═════ Source excerpt ═════

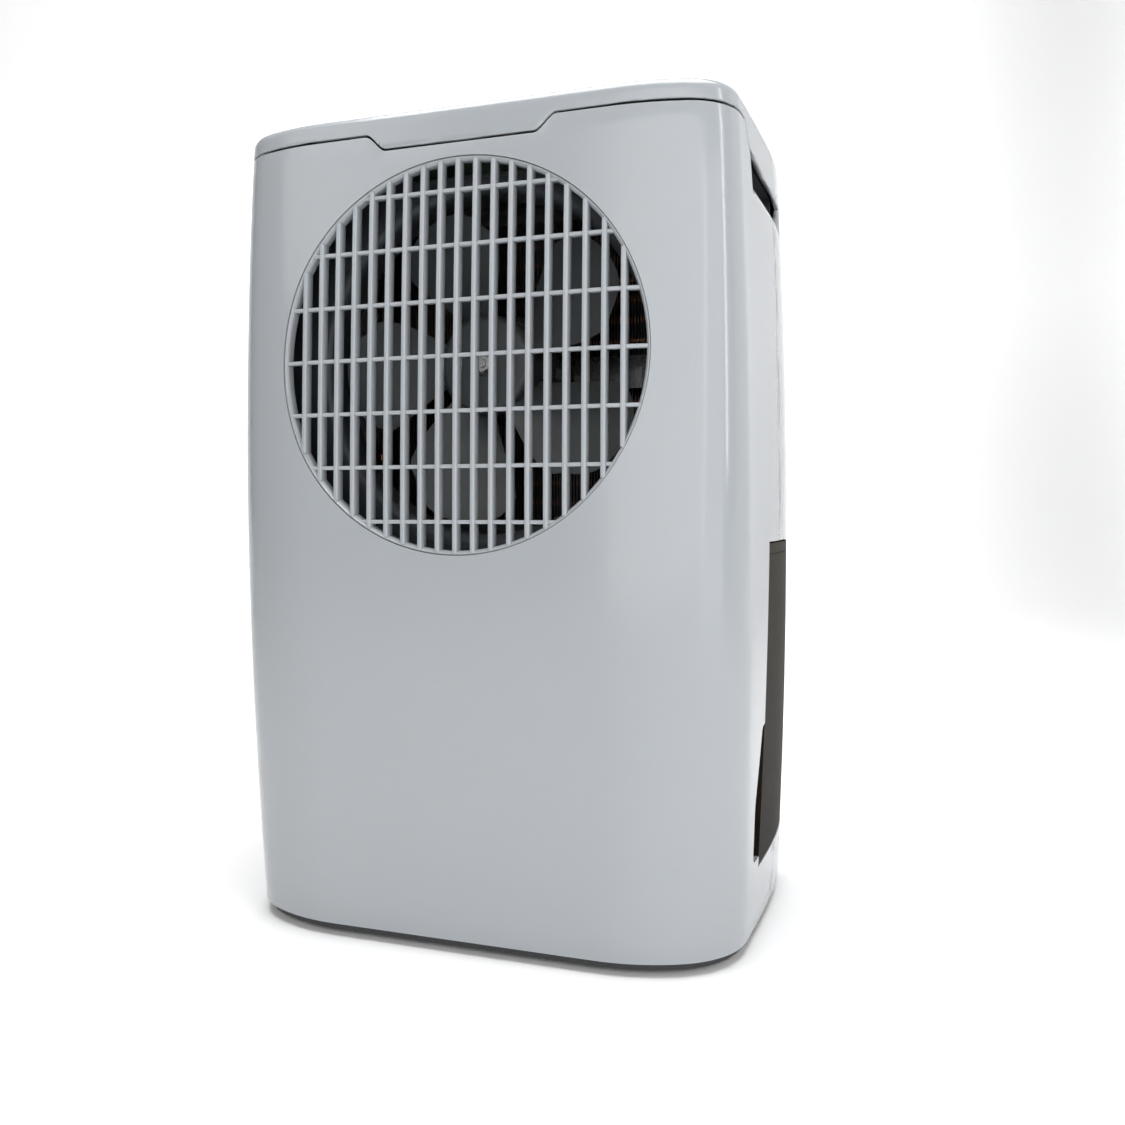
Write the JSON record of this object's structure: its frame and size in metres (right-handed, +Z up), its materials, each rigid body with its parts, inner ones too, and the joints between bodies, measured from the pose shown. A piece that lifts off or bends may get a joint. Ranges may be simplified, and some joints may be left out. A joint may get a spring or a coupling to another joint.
{
  "type": "dehumidifier",
  "caption": "Portable compressor room dehumidifier with a round front fan grille, a top control deck and a water tank that slides out at the rear.",
  "frame": {"origin": "on the floor under the middle of the body", "axes": "+Z up, -Y towards the front grille, +X to the right seen from the front"},
  "size_m": [0.31, 0.2199, 0.465],
  "materials": {
    "casing": "smooth gloss",
    "dark_plastic": "fine grain",
    "shroud_plastic": "satin",
    "fan_plastic": "satin",
    "tank_plastic": "smoked translucent",
    "white_plastic": "satin",
    "knob_plastic": "satin",
    "button_plastic": "satin",
    "lamp_lens": "clear lens",
    "rubber": "matt",
    "copper": "drawn copper tube",
    "coil_aluminium": "thin fins",
    "steel": "zinc plated",
    "black_enamel": "baked enamel",
    "circuit_board": "coated board",
    "filter_gauze": "fine net"
  },
  "bodies": {
    "root": {"accumulator": "black_enamel", "accumulator_pipe": "copper", "base_pan": "dark_plastic", "capillary_tube": "copper", "compressor_body": "black_enamel", "compressor_grommet_1": "rubber", "compressor_grommet_2": "rubber", "compressor_grommet_3": "rubber", "condenser_coil": "coil_aluminium", "control_board": "circuit_board", "control_deck": "dark_plastic", "cord_gland": "rubber", "discharge_pipe": "copper", "drip_tray": "dark_plastic", "evaporator_coil": "coil_aluminium", "fan_motor": "black_enamel", "fan_shroud": "shroud_plastic", "filter_drier": "copper", "finger_cup_left": "dark_plastic", "finger_cup_right": "dark_plastic", "foot_front_left": "rubber", "foot_front_right": "rubber", "foot_rear_left": "rubber", "foot_rear_right": "rubber", "front_grille": "casing", "front_panel": "casing", "grip_insert_left": "dark_plastic", "grip_insert_right": "dark_plastic", "humidistat_body": "dark_plastic", "humidity_sensor": "dark_plastic", "liquid_line": "copper", "lower_rear_cover": "casing", "motor_strap": "steel", "power_lamp": "lamp_lens", "rear_screw_lower_left": "steel", "rear_screw_lower_right": "steel", "rear_screw_upper_left": "steel", "rear_screw_upper_right": "steel", "rear_shell": "casing", "run_capacitor": "steel", "suction_pipe": "copper", "tank_bay": "dark_plastic", "tank_full_lamp": "lamp_lens", "tank_switch": "dark_plastic", "terminal_cover": "dark_plastic", "timer_lamp": "lamp_lens", "top_cover": "casing"},
    "fan": {"fan_impeller": "fan_plastic", "fan_nut": "steel", "motor_shaft": "steel"},
    "tank": {"water_tank": "tank_plastic", "tank_lid": "tank_plastic"},
    "float": {"tank_float": "white_plastic"},
    "inlet": {"inlet_grille": "casing", "air_filter_frame": "dark_plastic", "air_filter_mesh": "filter_gauze"},
    "humidistat_knob": {"humidistat_knob": "knob_plastic"},
    "power_button": {"power_button": "button_plastic"},
    "fan_speed_button": {"fan_speed_button": "button_plastic"},
    "timer_button": {"timer_button": "button_plastic"}
  },
  "joints": [
    {"name": "fan_spin", "type": "hinge", "parent": "root", "child": "fan", "pos_m": [0, -0.057, 0.3263], "axis": [0, 1, 0], "continuous": true},
    {"name": "tank_slide", "type": "slide", "parent": "root", "child": "tank", "axis": [0, 1, 0], "range_m": [0, 0.15]},
    {"name": "float_swing", "type": "hinge", "parent": "tank", "child": "float", "pos_m": [-0.09, 0.01, 0.204], "axis": [1, 0, 0], "range_deg": [0, 14]},
    {"name": "inlet_pull", "type": "slide", "parent": "root", "child": "inlet", "axis": [0, 1, 0], "range_m": [0, 0.03]},
    {"name": "humidistat_turn", "type": "hinge", "parent": "root", "child": "humidistat_knob", "pos_m": [-0.05, -0.052, 0.458], "axis": [0, 0, 1], "range_deg": [-135, 135]},
    {"name": "power_button_press", "type": "slide", "parent": "root", "child": "power_button", "axis": [0, 0, -1], "range_m": [0, 0.0012], "stiffness_N_per_m": 350},
    {"name": "fan_speed_button_press", "type": "slide", "parent": "root", "child": "fan_speed_button", "axis": [0, 0, -1], "range_m": [0, 0.0012], "stiffness_N_per_m": 350},
    {"name": "timer_button_press", "type": "slide", "parent": "root", "child": "timer_button", "axis": [0, 0, -1], "range_m": [0, 0.0012], "stiffness_N_per_m": 350}
  ]
}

═════

Please reproduce the entire listing, exactly as shown.

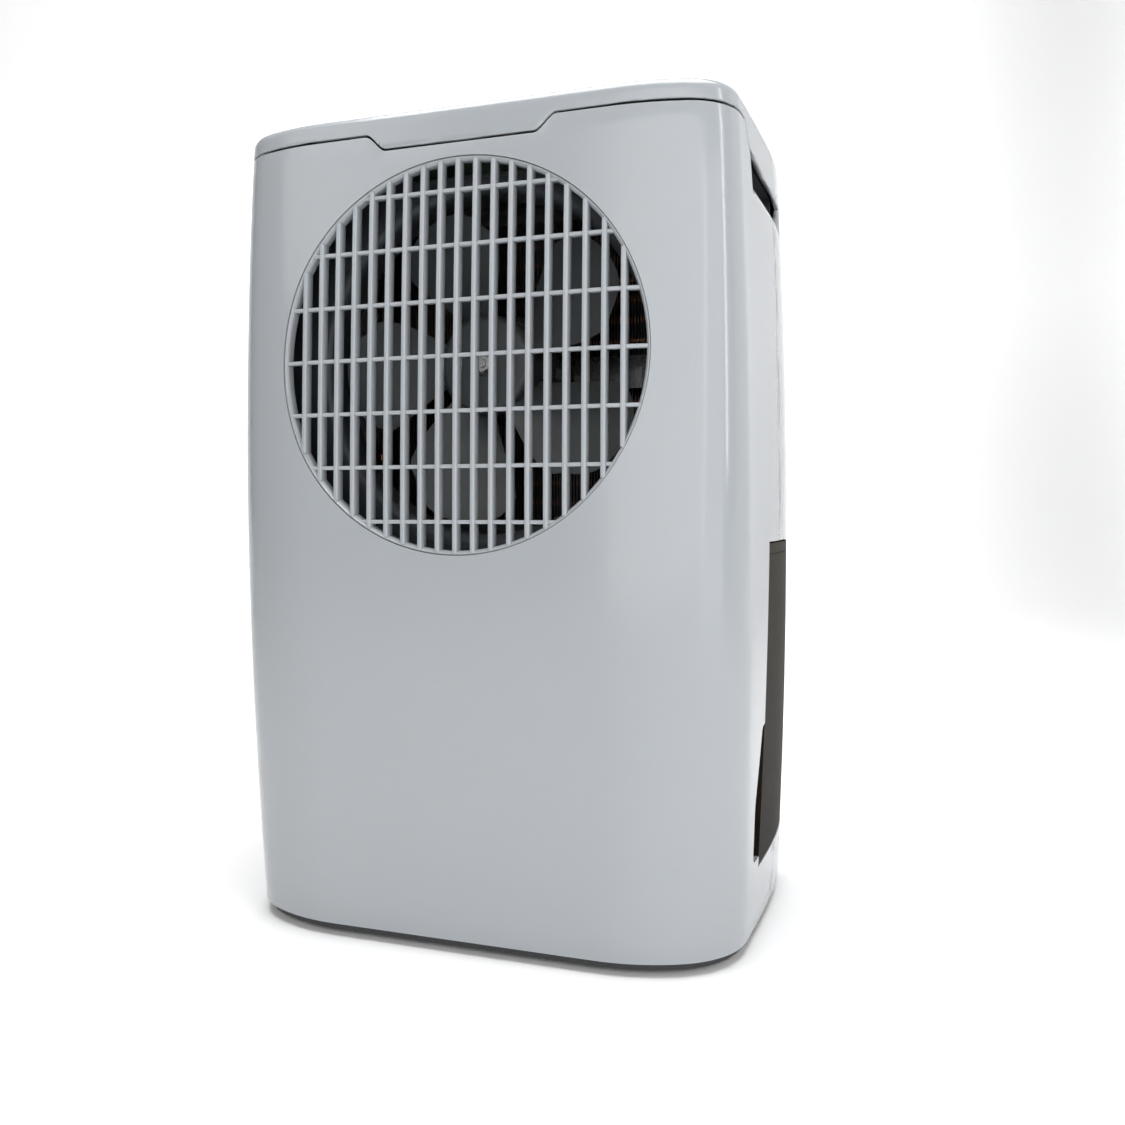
Write the JSON record of this object's structure: its frame and size in metres (right-handed, +Z up), its materials, each rigid body with its parts, inner ones too, and the joints between bodies, measured from the pose shown. A piece that lifts off or bends may get a joint. Ranges may be simplified, and some joints may be left out. A joint may get a spring or a coupling to another joint.
{
  "type": "dehumidifier",
  "caption": "Portable compressor room dehumidifier with a round front fan grille, a top control deck and a water tank that slides out at the rear.",
  "frame": {"origin": "on the floor under the middle of the body", "axes": "+Z up, -Y towards the front grille, +X to the right seen from the front"},
  "size_m": [0.31, 0.2199, 0.465],
  "materials": {
    "casing": "smooth gloss",
    "dark_plastic": "fine grain",
    "shroud_plastic": "satin",
    "fan_plastic": "satin",
    "tank_plastic": "smoked translucent",
    "white_plastic": "satin",
    "knob_plastic": "satin",
    "button_plastic": "satin",
    "lamp_lens": "clear lens",
    "rubber": "matt",
    "copper": "drawn copper tube",
    "coil_aluminium": "thin fins",
    "steel": "zinc plated",
    "black_enamel": "baked enamel",
    "circuit_board": "coated board",
    "filter_gauze": "fine net"
  },
  "bodies": {
    "root": {"accumulator": "black_enamel", "accumulator_pipe": "copper", "base_pan": "dark_plastic", "capillary_tube": "copper", "compressor_body": "black_enamel", "compressor_grommet_1": "rubber", "compressor_grommet_2": "rubber", "compressor_grommet_3": "rubber", "condenser_coil": "coil_aluminium", "control_board": "circuit_board", "control_deck": "dark_plastic", "cord_gland": "rubber", "discharge_pipe": "copper", "drip_tray": "dark_plastic", "evaporator_coil": "coil_aluminium", "fan_motor": "black_enamel", "fan_shroud": "shroud_plastic", "filter_drier": "copper", "finger_cup_left": "dark_plastic", "finger_cup_right": "dark_plastic", "foot_front_left": "rubber", "foot_front_right": "rubber", "foot_rear_left": "rubber", "foot_rear_right": "rubber", "front_grille": "casing", "front_panel": "casing", "grip_insert_left": "dark_plastic", "grip_insert_right": "dark_plastic", "humidistat_body": "dark_plastic", "humidity_sensor": "dark_plastic", "liquid_line": "copper", "lower_rear_cover": "casing", "motor_strap": "steel", "power_lamp": "lamp_lens", "rear_screw_lower_left": "steel", "rear_screw_lower_right": "steel", "rear_screw_upper_left": "steel", "rear_screw_upper_right": "steel", "rear_shell": "casing", "run_capacitor": "steel", "suction_pipe": "copper", "tank_bay": "dark_plastic", "tank_full_lamp": "lamp_lens", "tank_switch": "dark_plastic", "terminal_cover": "dark_plastic", "timer_lamp": "lamp_lens", "top_cover": "casing"},
    "fan": {"fan_impeller": "fan_plastic", "fan_nut": "steel", "motor_shaft": "steel"},
    "tank": {"water_tank": "tank_plastic", "tank_lid": "tank_plastic"},
    "float": {"tank_float": "white_plastic"},
    "inlet": {"inlet_grille": "casing", "air_filter_frame": "dark_plastic", "air_filter_mesh": "filter_gauze"},
    "humidistat_knob": {"humidistat_knob": "knob_plastic"},
    "power_button": {"power_button": "button_plastic"},
    "fan_speed_button": {"fan_speed_button": "button_plastic"},
    "timer_button": {"timer_button": "button_plastic"}
  },
  "joints": [
    {"name": "fan_spin", "type": "hinge", "parent": "root", "child": "fan", "pos_m": [0, -0.057, 0.3263], "axis": [0, 1, 0], "continuous": true},
    {"name": "tank_slide", "type": "slide", "parent": "root", "child": "tank", "axis": [0, 1, 0], "range_m": [0, 0.15]},
    {"name": "float_swing", "type": "hinge", "parent": "tank", "child": "float", "pos_m": [-0.09, 0.01, 0.204], "axis": [1, 0, 0], "range_deg": [0, 14]},
    {"name": "inlet_pull", "type": "slide", "parent": "root", "child": "inlet", "axis": [0, 1, 0], "range_m": [0, 0.03]},
    {"name": "humidistat_turn", "type": "hinge", "parent": "root", "child": "humidistat_knob", "pos_m": [-0.05, -0.052, 0.458], "axis": [0, 0, 1], "range_deg": [-135, 135]},
    {"name": "power_button_press", "type": "slide", "parent": "root", "child": "power_button", "axis": [0, 0, -1], "range_m": [0, 0.0012], "stiffness_N_per_m": 350},
    {"name": "fan_speed_button_press", "type": "slide", "parent": "root", "child": "fan_speed_button", "axis": [0, 0, -1], "range_m": [0, 0.0012], "stiffness_N_per_m": 350},
    {"name": "timer_button_press", "type": "slide", "parent": "root", "child": "timer_button", "axis": [0, 0, -1], "range_m": [0, 0.0012], "stiffness_N_per_m": 350}
  ]
}